- [Brief]
Begin with the line containing "Continue the build123d" and end with the line containing "groups that more"; set down that block verbatim and nothing else.

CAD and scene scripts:
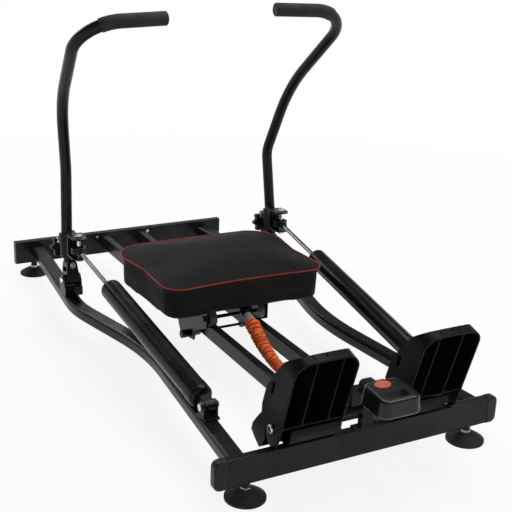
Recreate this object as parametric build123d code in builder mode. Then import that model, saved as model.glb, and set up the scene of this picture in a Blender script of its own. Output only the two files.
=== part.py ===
from build123d import *
from math import atan2, cos, degrees, radians, sin
import os

os.makedirs("parts", exist_ok=True)

# Frame
frame_pitch = 1186.75
front_bar_length = 582.0
front_bar_depth = 16.4
front_bar_height = 53.5
front_bar_bottom = 29.8
rear_bar_length = 589.5
rear_bar_depth = 18.2
rear_bar_height = 59.6
rear_bar_bottom = 33.2
bar_wall = 1.6
bar_corner = 2.5
front_cap_lap = 13.0
front_cap_skin = 0.8
front_cap_bulge = 9.0
front_cap_round = 12.0
rear_cap_thickness = 1.0
rear_plug_depth = 14.0
rail_width = 17.4
rail_height = 34.6
rail_top = 86.5
rail_centre = 52.3
rail_corner = 3.0
side_rail_width = 35.0
side_rail_height = 25.0
side_rail_top = 79.0
side_rail_corner = 6.5
side_rail_rear_x = 236.5
side_rail_bend_x = 274.0
side_rail_bend_reach = 750.0
side_rail_bend_radius = 300.0
side_rail_waist_x = 208.5
side_rail_waist_reach = 471.0
side_rail_waist_radius = 600.0
side_rail_front_x = 251.5
bar_screw_radius = 4.0
bar_screw_height = 2.0
bar_screw_inset = 12.0
bar_screw_drop = 4.0

# Feet
foot_radius = 36.5
foot_rim_height = 4.0
foot_shoulder_radius = 24.0
foot_shoulder_height = 12.0
foot_top_radius = 13.0
foot_height = 17.5
foot_front_x = 236.6
foot_rear_x = 245.7
foot_stud_radius = 5.0
foot_nut_across = 17.0
foot_nut_height = 5.0
foot_bush_radius = 8.0
foot_stud_lap = 14.0

# Clearances and overrun
pin_clearance = 0.05
face_clearance = 0.3
cut_overrun = 2.0

# Arm pivots
arm_x = 265.0
arm_reach = 820.0
arm_pivot_z = 113.0
tilt_pin_along = 35.6
arm_lean_degrees = 1.38
bracket_gap = 33.6
bracket_cheek = 4.0
bracket_base = 20.0
bracket_length = 40.0
bracket_ear_radius = 13.0
gusset_length = 58.0
gusset_height = 20.0
gusset_thickness = 4.0
pivot_pin_radius = 5.0
bolt_head_across = 13.0
bolt_head_height = 4.0
block_barrel_radius = 12.5
fork_width = 28.0
fork_cheek = 4.0
fork_gap = 25.6
fork_floor_along = 20.4
fork_ear_radius = 12.0
tilt_pin_radius = 4.0
arm_lug_width = 25.0
arm_lug_height = 50.0

# Arm tube, as centre line points from the middle, the arm pivots and the floor
arm_radius = 12.5
arm_wall = 1.8
arm_clamp_point = (268.0, 18.0, 213.0)
arm_elbow_point = (262.0, 34.0, 367.0)
arm_shoulder_point = (288.0, -21.0, 533.0)
arm_wrist_point = (321.0, -229.0, 728.0)
arm_end_point = (135.0, -216.0, 733.0)
arm_clamp_bend = 150.0
arm_elbow_bend = 78.0
arm_shoulder_bend = 289.0
arm_wrist_bend = 79.0
arm_hole_radius = 4.0
arm_hole_pitch = 36.0
arm_hole_count = 3
arm_hole_start = 185.0
grip_radius = 14.5
grip_length = 138.0
grip_end_wall = 3.0
grip_end_round = 2.5

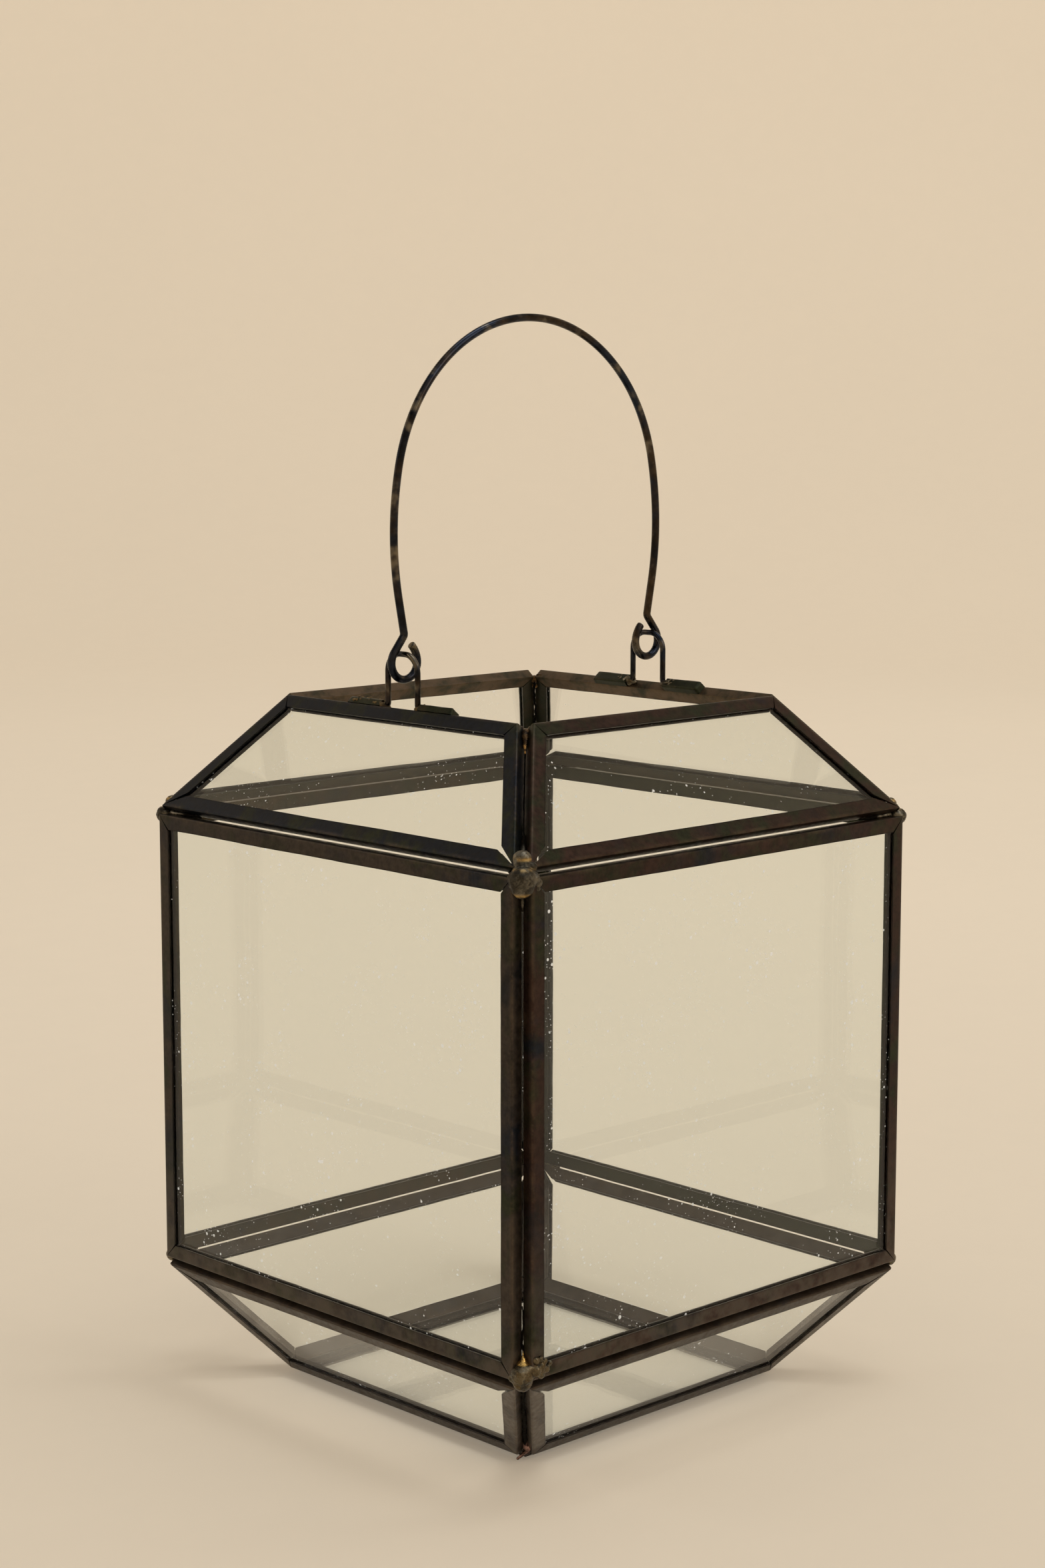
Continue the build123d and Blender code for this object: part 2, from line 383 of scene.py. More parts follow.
class Effects:
    """Node groups that more than one finish uses."""

    def __init__(self) -> None:
        """Builds each group once."""
        self.mottle = self.build_mottle()
        self.wear = self.build_wear()
        self.heat = self.build_heat()
        self.specks = self.build_specks()

    @staticmethod
    def build_mottle() -> Tree:
        """Cloudy patina: one tone in drifting patches of three others.

        Returns:
            The group's tree.
        """
        colours = {"Ground": "Color", "Second": "Color", "Third": "Color", "Fourth": "Color"}
        shares = {"Second Share": "Float", "Third Share": "Float", "Fourth Share": "Float"}
        graph, given, made = new_group(
            "patina_mottle", {"Vector": "Vector", "Size": "Float", **colours, **shares},
            {"Color": "Color", "Mask": "Float", "Height": "Float"})
        size = given["Size"]
        tone = given["Ground"]
        for index, (name, scale) in enumerate((("Second", 1.0), ("Third", 0.62), ("Fourth", 1.55))):
            shifted = graph.node("VectorMath", operation="ADD")
            graph.feed(shifted.inputs[0], given["Vector"])
            shifted.inputs[1].default_value = (0.37 * (index + 1), 0.71 * index, -0.29 * index)
            cloud = graph.noise(shifted.outputs[0], graph.math("MULTIPLY", size, scale), 5.0, 0.62, 0.6)
            edge = graph.math("SUBTRACT", 0.86, given[name + " Share"])
            open_share = graph.math("SUBTRACT", cloud, graph.math("MULTIPLY", edge, 0.8))
            tone = graph.blend(graph.math("MULTIPLY", open_share, 5.5, clamp=True), tone, given[name])
        fine = graph.noise(given["Vector"], graph.math("MULTIPLY", size, 11.0), 3.0, 0.6)
        grain = graph.noise(given["Vector"], graph.math("MULTIPLY", size, 38.0), 2.0, 0.5)
        shade = graph.spread(fine, 0.3, 0.7, 0.72, 1.25)
        grey = graph.node("CombineColor")
        for channel in grey.inputs:
            graph.feed(channel, shade)
        graph.feed(made["Color"], graph.blend(1.0, tone, grey.outputs[0], "MULTIPLY"))
        graph.feed(made["Mask"], fine)
        coarse, sharp = graph.math("MULTIPLY", fine, 0.65), graph.math("MULTIPLY", grain, 0.35)
        graph.feed(made["Height"], graph.math("ADD", coarse, sharp))
        return graph.tree

    @staticmethod
    def build_wear() -> Tree:
        """Rubbed edges: an edge mask broken up by noise.

        Returns:
            The group's tree.
        """
        graph, given, made = new_group(
            "edge_wear", {"Vector": "Vector", "Edge": "Float", "Amount": "Float"}, {"Mask": "Float"})
        patch = graph.noise(given["Vector"], 95.0, 4.0, 0.6)
        fine = graph.noise(given["Vector"], 900.0, 3.0, 0.65)
        broken = graph.math(
            "ADD", graph.spread(patch, 0.38, 0.66), graph.spread(fine, 0.45, 0.75, -0.25, 0.35))
        worn = graph.math("MULTIPLY", graph.math("MULTIPLY", given["Edge"], broken), given["Amount"])
        graph.feed(made["Mask"], graph.math("MINIMUM", graph.math("MAXIMUM", worn, 0.0), 1.0))
        return graph.tree

    @staticmethod
    def build_heat() -> Tree:
        """Heat colours on metal: straw, amber, purple and blue bands about a hot place.

        Returns:
            The group's tree.
        """
        graph, given, made = new_group(
            "heat_tint", {"Heat": "Float", "Metal": "Color", "Amount": "Float"}, {"Color": "Color"})
        bands = graph.ramp(given["Heat"], (
            (0.0, (0.10, 0.10, 0.105)), (0.22, (0.30, 0.24, 0.15)), (0.40, (0.42, 0.23, 0.07)),
            (0.55, (0.26, 0.10, 0.13)), (0.68, (0.12, 0.09, 0.26)), (0.82, (0.06, 0.13, 0.30)),
            (1.0, (0.10, 0.17, 0.24))))
        share = graph.math("MULTIPLY", graph.spread(given["Heat"], 0.02, 0.2), given["Amount"])
        graph.feed(made["Color"], graph.blend(share, given["Metal"], bands))
        return graph.tree

    @staticmethod
    def build_specks() -> Tree:
        """Dust: scattered specks, with short fine scratches between them.

        Returns:
            The group's tree.
        """
        graph, given, made = new_group(
            "dust_specks", {"Vector": "Vector", "Density": "Float"},
            {"Dust": "Float", "Scratch": "Float"})
        patch = graph.noise(given["Vector"], 60.0, 3.0, 0.6)
        grains = []
        for scale, low, high in ((260.0, 0.38, 0.75), (700.0, 0.3, 0.8)):
            largest = graph.math("MULTIPLY", graph.spread(patch, low, high), 0.16)
            grains.append(graph.math("LESS_THAN", graph.cells(given["Vector"], scale), largest))
        dust = graph.math("MULTIPLY", graph.math("MAXIMUM", *grains), given["Density"])
        graph.feed(made["Dust"], dust)
        lines = None
        for turn in (0.35, 1.3, 2.2):
            turned = graph.node("Mapping")
            graph.feed(turned.inputs["Vector"], given["Vector"])
            turned.inputs["Rotation"].default_value = (turn, turn * 0.7, turn)
            turned.inputs["Scale"].default_value = (22.0, 700.0, 700.0)
            hair = graph.spread(graph.noise(turned.outputs[0], 1.0, 1.0, 0.4), 0.74, 0.80)
            lines = hair if lines is None else graph.math("MAXIMUM", lines, hair)
        graph.feed(made["Scratch"], lines)
        return graph.tree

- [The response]
Continue the build123d and Blender code for this object: part 2, from line 383 of scene.py. More parts follow.
class Effects:
    """Node groups that more than one finish uses."""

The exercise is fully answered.